Sadly, Flashback is an entirely different beast altogether. The amount of overt racism and bigotry in this novel is so staggering; it's hard to believe that in this book, at last, some of Simmons' own political proclivities aren't shining through. I tried really hard to enjoy the story (which I suppose isn't bad although a tad far fetched) but when the racism is lathered on so thickly that every other paragraph is some outrageous dig at another minority, this because frankly impossible. I especially have a hard time understanding all the official critics that describe this book as a "realistic vision of the future". Really?
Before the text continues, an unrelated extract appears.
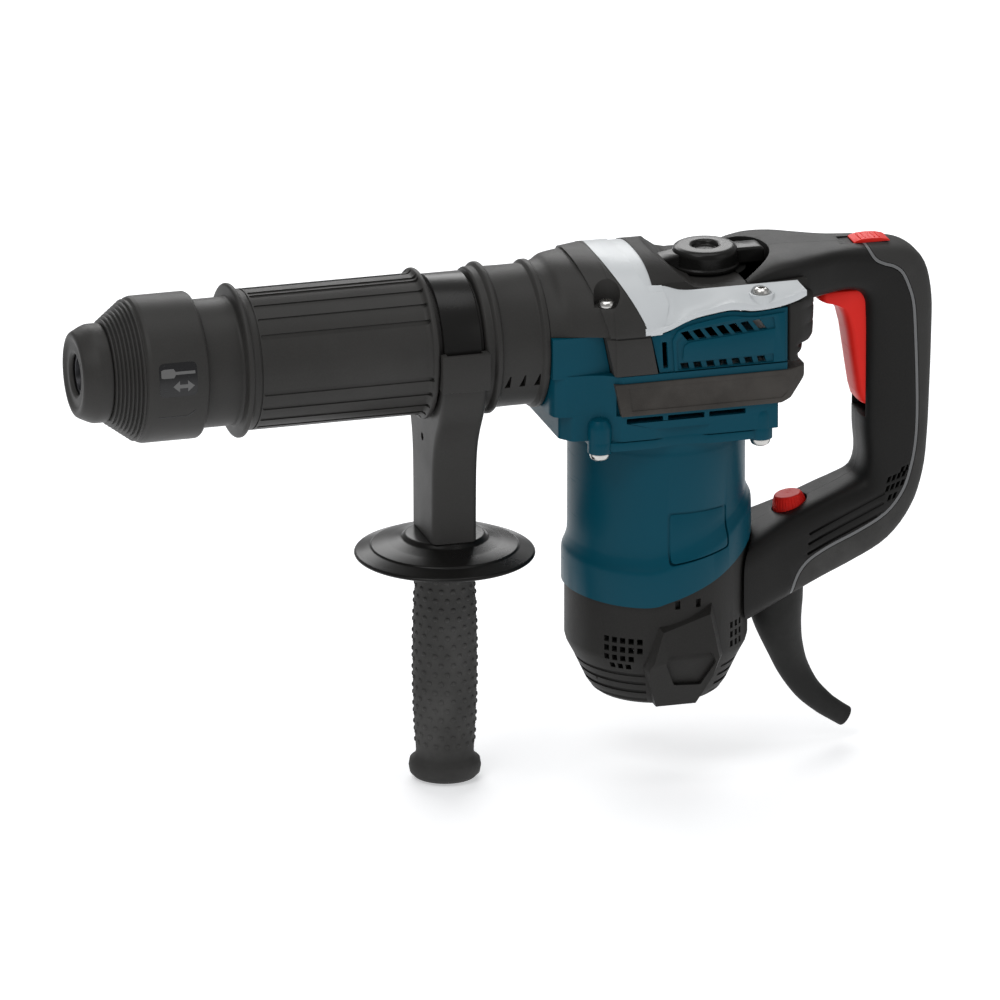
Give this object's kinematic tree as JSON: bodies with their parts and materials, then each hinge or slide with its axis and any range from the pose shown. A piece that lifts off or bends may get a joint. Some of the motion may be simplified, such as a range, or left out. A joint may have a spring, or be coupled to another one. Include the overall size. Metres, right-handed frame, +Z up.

A United States overrun by Islam, with 24 hour decapitation channels, a super-mosque built on Ground Zero and 9/11 celebrated as a national holiday of Martyrs (the bombers, not the victims) is somehow "realistic"?

Nor are Muslims the only group to feel the wrath of Dan Simmons' extreme xenophobia - native Americans, Mexicans, the Japanese.. none are spared and all are just gunning for those "poor oppressed white Anglo-Saxons".

I have a hard time understanding what Simmons was aiming for here? It almost feels like he was trying to write a 21st Century version of "Mein Kampf"; complete with it's own Dolchstoßlegende (dagger-in-the-back, a popular meme between the two World Wars that supposedly explained Germany's defeat in WWI and helped bring Hitler to power) - in the form of American soldiers betrayed by a largely Muslim run resupply chain.

The whole book feels like Fox-on-steroids. About the only redeeming thing I could say about it is that if you want to know exactly how crazy some of the lunatic fringe on the right is, this is a good overview.